According to the latest “Energy Infrastructure Update” report from the Federal Energy Regulatory Commission’s (FERC) Office of Energy Projects, wind power provided over two-thirds (68.41 percent) of new U.S. electrical generating capacity in October 2014. Specifically, five wind farms in Colorado, Kansas, Michigan, Nebraska, and Texas came on line last month, accounting for 574 MW of new capacity.
In addition, seven “units” of biomass (102 MW) and five units of solar (31 MW) came into service accounting for 12.16 percent and 3.69 percent of new capacity respectively. The balance came from three units of natural gas (132 MW – 15.73 percent).
Moreover, for the eighth time in the past ten months, renewable energy sources (i.e., biomass, geothermal, hydropower, solar, wind) accounted for the majority of new U.S. electrical generation brought into service. Natural gas took the lead in the other two months (April and August).
Of the 9,903 MW of new generating capacity from all sources installed since January 1, 2014, 34 units of wind accounted for 2,189 MW (22.10 percent), followed by 208 units of solar – 1,801 MW (18.19 percent), 45 units of biomass – 241 MW (2.43 percent), 7 units of hydropower – 141 MW (1.42 percent), and 5 units of geothermal – 32 MW (0.32 percent). In total, renewables have provided 44.47 percent of new U.S. electrical generating capacity thus far in 2014.

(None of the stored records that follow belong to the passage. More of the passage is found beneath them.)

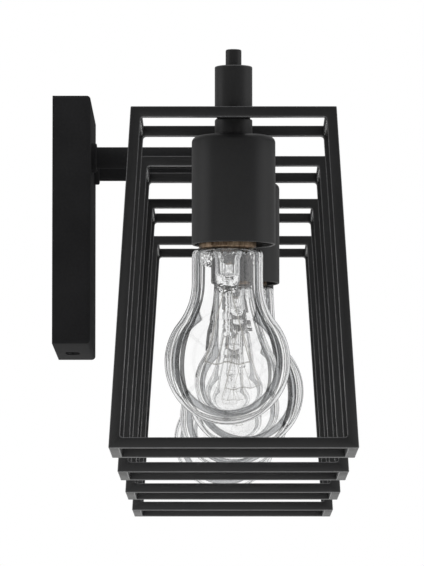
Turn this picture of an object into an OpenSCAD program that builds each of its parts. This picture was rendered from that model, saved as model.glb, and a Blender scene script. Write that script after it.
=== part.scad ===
// Vanity bar for four bulbs that hang in open cages of square rod.
// The origin is the middle of the canopy's back, on the wall. X runs along the wall, -Y into the
// room and Z up. Light 1 is at the -X end.

/* [Layout] */
// Number of lights along the main bar
lights = 4; // [2:2:4]
// Distance between neighbouring stems
light_pitch = 216; // [180:1:260]
// Distance from the wall to the axis of the stems and of the main bar
reach = 95; // [88:0.5:120]
// Height of the main bar's axis above the middle of the canopy
bar_rise = 35.5; // [30:0.5:42]

/* [Canopy] */
// Width of the canopy
canopy_w = 122; // [110:1:160]
// Height of the canopy
canopy_h = 131; // [126:1:170]
// Depth of the canopy, from the wall to its front face
canopy_d = 20; // [19.5:0.1:26]
// Wall of the pressed sheet
canopy_wall = 1.2; // [1:0.1:1.6]
// Outside radius of the pressed edges and corners
canopy_edge = 2; // [1.8:0.1:4]
// Length of the slot in the canopy's lower and upper side
slot_len = 20; // [14:0.5:26]
// Width of those slots
slot_w = 7.4; // [6:0.1:9]
// Sideways distance from the middle of the canopy to the middle of a slot
slot_shift = 11; // [8:0.5:14]
// Distance from the wall to the slots' centre line
slot_back = 8.9; // [8:0.1:10]

/* [Crossbar] */
// Width of the crossbar
crossbar_w = 40; // [36:1:60]
// Thickness of the crossbar's sheet
crossbar_t = 1.6; // [1.2:0.1:2]
// Depth of the crossbar's folded tabs, from the wall
tab_d = 15; // [14:0.5:17]
// Inside radius of the folds
fold_r = 0.8; // [0.5:0.1:1.5]
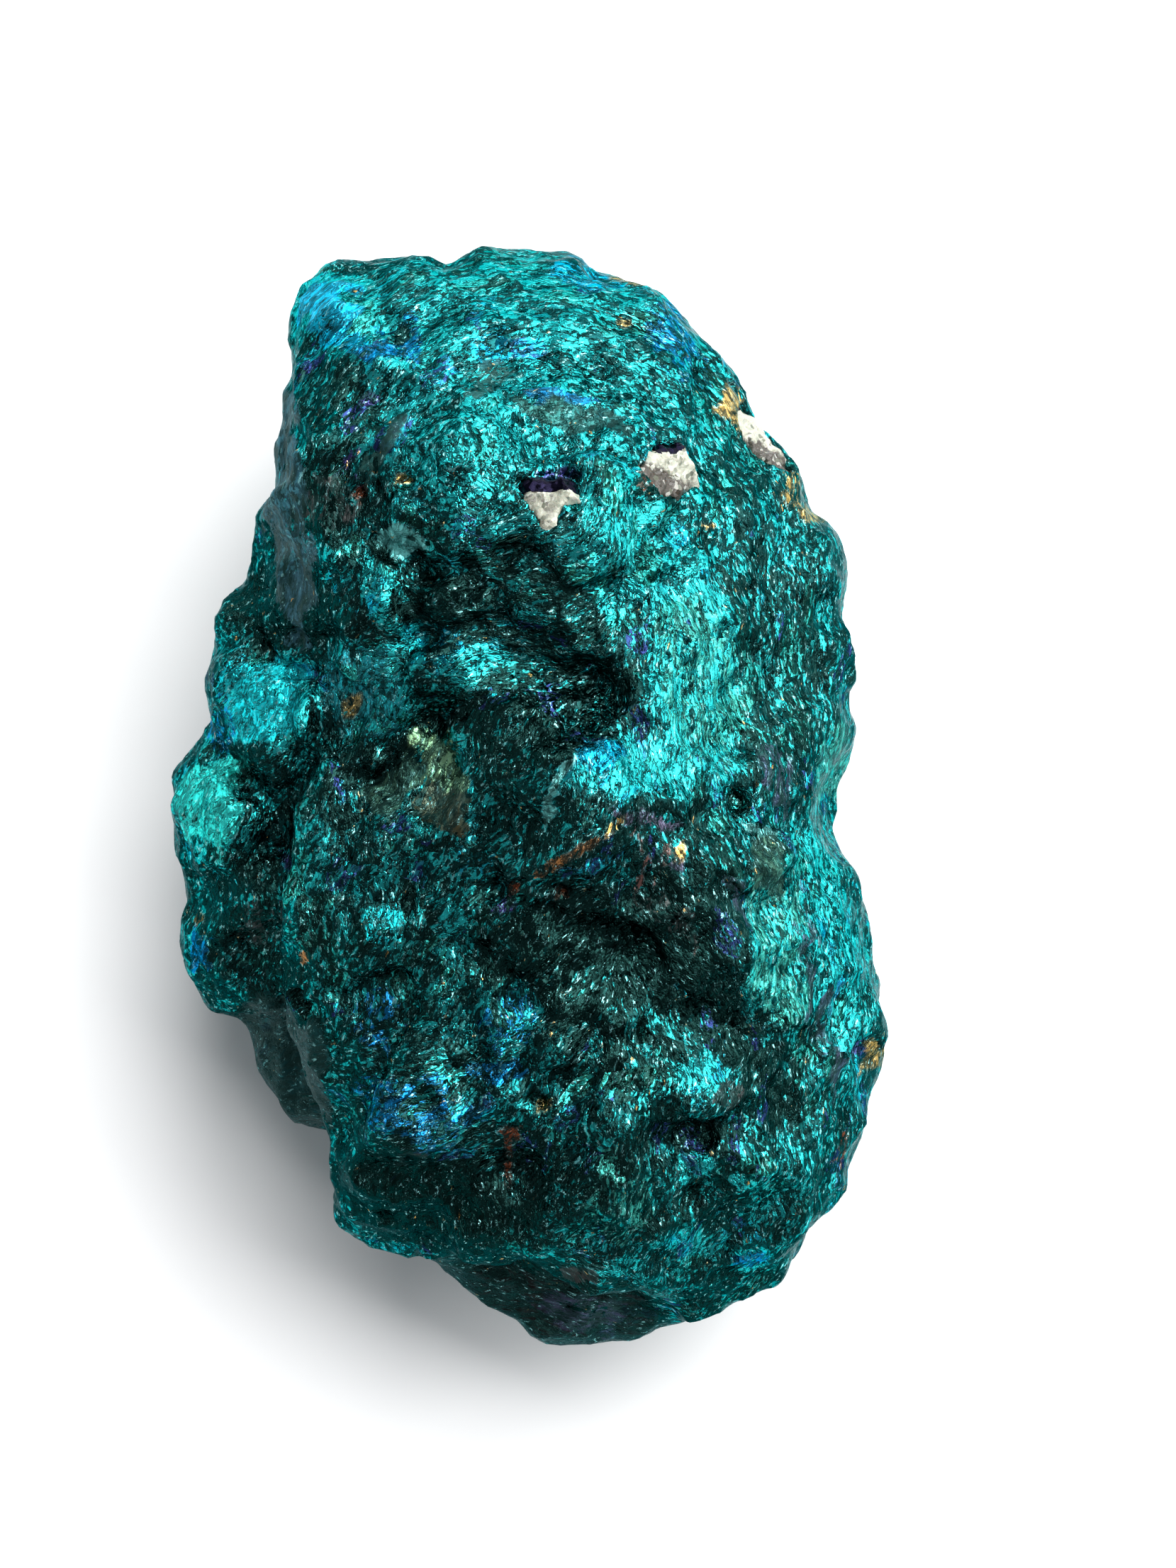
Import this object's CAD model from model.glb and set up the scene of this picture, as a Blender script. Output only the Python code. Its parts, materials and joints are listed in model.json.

The balance came from 45 units of natural gas – 5,373 MW (54.26 percent), 1 unit of nuclear – 71 MW (0.72 percent), 15 units of oil – 47 MW (0.47 percent), and 6 units of “other” – 7 MW (0.07 percent). There has been no new coal capacity added thus far in 2014. Thus, new capacity from renewable sources in 2014 is more than 37 times that from oil, coal, and nuclear combined.
Renewable energy sources now account for 16.39 percent of total installed operating generating capacity in the U.S.: water – 8.44 percent, wind – 5.39 percent, biomass – 1.38 percent, solar – 0.85 percent, and geothermal steam – 0.33 percent. Renewable energy capacity is greater than that of nuclear (9.23 percent) and oil (3.97 percent) combined. Note that generating capacity is not the same as actual generation. Generation per MW of capacity (i.e., capacity factor) for renewables is often lower than that for fossil fuels and nuclear power. Actual net electrical generation from renewable energy sources now totals almost 14 percent of total U.S. electrical production according to the most recent data (i.e., as of August 2014) provided by the U.S. Energy Information Administration; however, this figure almost certainly understates renewables’ actual contribution because EIA does not fully account for all electricity generated by distributed renewable energy sources.
Congress is debating whether to renew the production tax credit for wind and other renewable energy sources. The continued rapid growth of these technologies confirms that the PTC has proven to be a very sound investment.